While storms typically have more of an impact on demand, Marco and Laura have refineries in the current path. As it currently stands, Louisiana refineries are most likely to be impacted. OPIS estimates that there are 10 refineries
that are in Hurricane Marco's path with capacity of just shy of 2.5 million b/d.
 
RBOB is picking up where it left off after more week on week gains marking the third consecutive week of gains after picking up nearly 4cts week on week. Aiding RBOB last week was a decline in gasoline inventories, with total U.S. supplies falling to some of the lowest levels mid-March.
 
Demand remains well below year ago levels, but pockets of strength are met with some weak off-setting areas.

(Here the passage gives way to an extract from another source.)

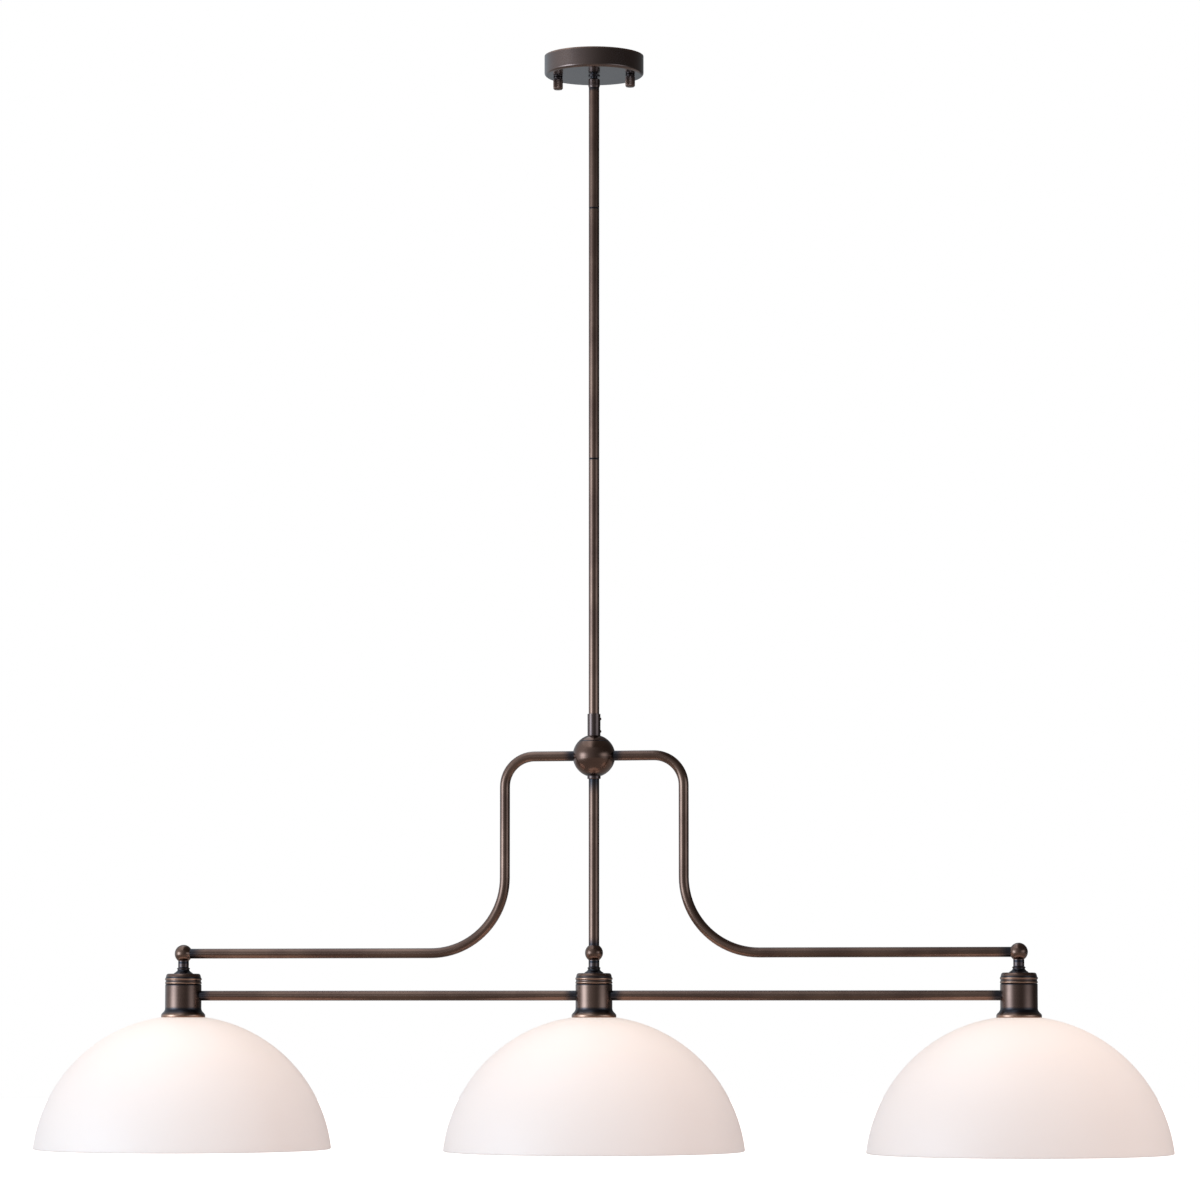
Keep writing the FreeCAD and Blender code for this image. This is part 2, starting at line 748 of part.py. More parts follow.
def make_hub():
    sleeve_blank = turned("sleeve_blank", [
        ("thread_hole", "0"),
        ("sleeve_radius", "0"),
        ("sleeve_radius", "sleeve_height"),
        ("rod_radius + thread_gap", "sleeve_height"),
        ("rod_radius + thread_gap", "sleeve_floor"),
        ("thread_hole", "sleeve_floor"),
    ])
    place(sleeve_blank, z="sleeve_bottom")
    holes = []
    screws = []
    for name in ("set_screw_low", "set_screw_high"):
        height = f"sleeve_bottom + {name}"
        holes.append(round_bar(name + "_hole", "set_screw_radius + thread_gap",
                               "sleeve_radius + cutter_run", "x", z=height))
        start = "nipple_radius" if name == "set_screw_low" else "rod_radius"
        length = f"sleeve_radius + set_screw_proud - {start} - thread_gap"
        screws.append(round_bar(name + "_screw", "set_screw_radius", length, "x",
                                x=f"{start} + thread_gap", z=height))
    keep(cut("hub_sleeve", sleeve_blank, joined("sleeve_holes", *holes)), "hub_sleeve")
    group("hub_set_screws", screws)

    hub_cap = turned("hub_cap", [
        ("thread_hole", "hub_seat"),
        ("sleeve_radius", "hub_seat", "hub_radius", -1),
        ("sqrt(hub_radius ^ 2 - (seam_height + seam_notch) ^ 2)", "seam_height + seam_notch"),
        ("seam_radius - seam_notch", "seam_height"),
        ("seam_inner - seat_gap", "seam_height"),
        ("seam_inner - seat_gap", "seam_height - lip_height"),
        ("seam_inner - seat_gap - lip_thickness", "seam_height - lip_height"),
        ("seam_inner - seat_gap - lip_thickness",
         "sqrt(hub_inner ^ 2 - (seam_inner - seat_gap - lip_thickness) ^ 2)", "hub_inner", 1),
        ("thread_hole", "sqrt(hub_inner ^ 2 - thread_hole ^ 2)"),
    ])
    keep(place(hub_cap, z="hub_centre"), "hub_cap")

    bowl_blank = turned("bowl_blank", [
        ("seam_inner", "seam_height"),
        ("seam_radius - seam_notch", "seam_height"),
        ("sqrt(hub_radius ^ 2 - (seam_height - seam_notch) ^ 2)", "seam_height - seam_notch",
         "hub_radius", -1),
        ("hub_ring_radius", "-ring_seat"),
        ("thread_hole", "-ring_seat"),
        ("thread_hole", "-sqrt(hub_inner ^ 2 - thread_hole ^ 2)", "hub_inner", 1),
    ])
    place(bowl_blank, z="hub_centre")
    arm_holes = round_bar("bowl_arm_holes", "arm_radius + thread_gap", "2 * (hub_radius + cutter_run)", "x",
                          x="-hub_radius - cutter_run", z="hub_centre")
    keep(cut("hub_bowl", bowl_blank, arm_holes), "hub_bowl")

    hub_ring = turned("hub_ring", [
        ("thread_hole", "0"),
        ("hub_ring_radius", "0"),
        ("hub_ring_radius", "-hub_ring_height + rod_bevel"),
        ("hub_ring_radius - rod_bevel", "-hub_ring_height"),
        ("thread_hole", "-hub_ring_height"),
    ])
    keep(place(hub_ring, z="hub_centre - ring_seat"), "hub_ring")

    top_nipple = tube("hub_nipple_top", "nipple_radius", "nipple_bore",
                      "sleeve_bottom + sleeve_floor + nipple_radius",
                      "hub_centre + hub_nut_seat - hub_nut_height - rod_bevel", "rod_bevel")
    low_nipple = tube("hub_nipple_low", "nipple_radius", "nipple_bore",
                      "hub_centre - hub_nut_seat + hub_nut_height + rod_bevel",
                      "drop_top - nipple_engagement", "rod_bevel")
    group("hub_nipples", [top_nipple, low_nipple])

    size = ("hub_nut_flats", "hub_nut_height")
    nuts = [
        hex_nut("hub_nut_top", *size, "thread_hole", z="hub_centre + hub_nut_seat - hub_nut_height"),
        hex_nut("hub_nut_low", *size, "thread_hole", z="hub_centre - hub_nut_seat"),
        hex_nut("hub_nut_left", *size, "arm_radius + thread_gap", "x", x="-hub_nut_seat", z="hub_centre"),
        hex_nut("hub_nut_right", *size, "arm_radius + thread_gap", "x",
                x="hub_nut_seat - hub_nut_height", z="hub_centre"),
    ]
    group("hub_lock_nuts", nuts)

    block = doc.addObject("Part::Box", "splice_blank")
    block.setExpression("Length", linked("splice_length"))
    block.setExpression("Width", linked("splice_depth"))
    block.setExpression("Height", linked("splice_height"))
    place(block, "-splice_length / 2", "-splice_depth / 2", "hub_centre - splice_height / 2")
    entry = "cable_radius + thread_gap"
    entries = [
        round_bar("entry_top", entry, "splice_socket", z="hub_centre + splice_height / 2 - splice_socket"),
        round_bar("entry_low", entry, "splice_socket", z="hub_centre - splice_height / 2"),
        round_bar("entry_left", entry, "splice_socket", "x", x="-splice_length / 2", z="hub_centre"),
        round_bar("entry_right", entry, "splice_socket", "x",
                  x="splice_length / 2 - splice_socket", z="hub_centre"),
    ]
    keep(cut("splice_block", block, joined("splice_entries", *entries)), "splice_block")

    stem_cable = turned("stem_cable", [
        ("0", "pin_height - cable_gap_below_pin"),
        ("cable_radius", "pin_height - cable_gap_below_pin"),
        ("cable_radius", "hub_centre + splice_height / 2 - splice_socket + thread_gap"),
        ("0", "hub_centre + splice_height / 2 - splice_socket + thread_gap"),
    ])
    keep(stem_cable, "stem_cable")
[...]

Also adding to the concerns for gasoline demand is the upcoming end to the summer driving season on the shift in RVP specifications. Gulf Coast spot market gasoline is going through such a shift today.
 
While almost 60% of the Gulf of Mexico oil production is shut in, WTI futures had a somewhat muted response to the storms as refinery shutdowns would reduce demand.
 
A mixed week for crude oil saw October WTI close the week only about $2 below Brent as the roll from September to October helped WTI secure a nominal week on week gain of a little more than 30cts while Brent was off by 45cts.
 
WTI futures with the shift to October has also helped keep the range to the upper end with the contract finally getting past $43 last week, but just 59cts separated the highest and lowest settles last week for WTI futures. Brent on the other hand did start last week with an eye on the $46 level but faltered by the end of the week with Friday's $44.35/bbl settle the lowest in about three weeks.
 
Although Brent was trending lower during the week, both it and WTI still have some technical strength propping the contract up as support levels are still said to be a few dollars away. If there are widespread refinery shutdowns that last for perhaps more than a couple of days, the potential for crude oil inventories to start ramping up and put downward pressure on prices.
 
The late week pullback did push WTI below some of the short-term daily moving averages, but WTI remains above some of the longer-term moving averages. While there have been times where it looked like oil prices were ready to break down, they have made a strong comeback to challenge resistance. WTI is more than likely to remain rangebound unless it can push past the multi-month high of $43.58/bbl.
 
Crude oil supplies have been trending more bullishly in recent weeks. While last week's draw for crude oil was the fourth consecutive one it was the smallest of the four straight draws. Nevertheless U.S. crude oil inventories
have dropped by more than 24 million bbl over those past four weeks and U.S. totals are at a four-month low.
 
The ULSD contract is considered the weakest of the petroleum complex. Prices fell last week by a little over 3cts and Friday's September settlement of $1.208/gal was the lowest front month settlement since July 1st. Refinery
shutdowns would in the short-term offers some support for the futures contract, but it may be short lived. While RBOB moved higher Sunday evening the move higher for ULSD futures was only about half the move for RBOB.
 
Distillate inventories remain sky high and while the most recent EIA report showed a small build total U.S. stocks are more then 30 million bbl ahead of the five-year average. Total distillate inventories have been north of the five
year average for the past 13 weeks. The East Coast and central Atlantic in particular hold a significant amount on storage tanks and the oversupply of ULSD in PADD 1b storage tanks could ultimately have an impact on ULSD futures.
 
Other elements to watch:
 
- While most traders will keep a close eye on storm developments, one thing to keep in mind that any supply and/or demand impacts will not be seen in this week's EIA inventory report. There is a chance some import and export figures were impacted. However, gasoline demand and overall supplies will continue to be closely watched.
 
- Data released late Friday afternoon from the Commodity Futures Trading Commission shows that funds have been pulling back on their WTI exposure and at the same time focusing on refined products. Money managers as of August 18th had a net long bias in ULSD futures and options for the first time in some seven months.
 
- The Dollar may have reached a bottom after a sharp rally helped the Greenback on Friday. From a technical standpoint, this week can go a long way in determining if the dollar has indeed bottomed or was just seeing a minor correction.
 
- The gasoline crack spread on the screen has been showing some strength of late moving toward $12/bbl versus WTI. ULSD though has been trending in the opposite direction with some of the lowest paper crack spreads in more than two months.
 
- Impacts on refineries would indeed push retail gasoline prices higher. That is not evident as the national average is relatively flat at $2.189/gal, up about a penny week on week, according to AAA.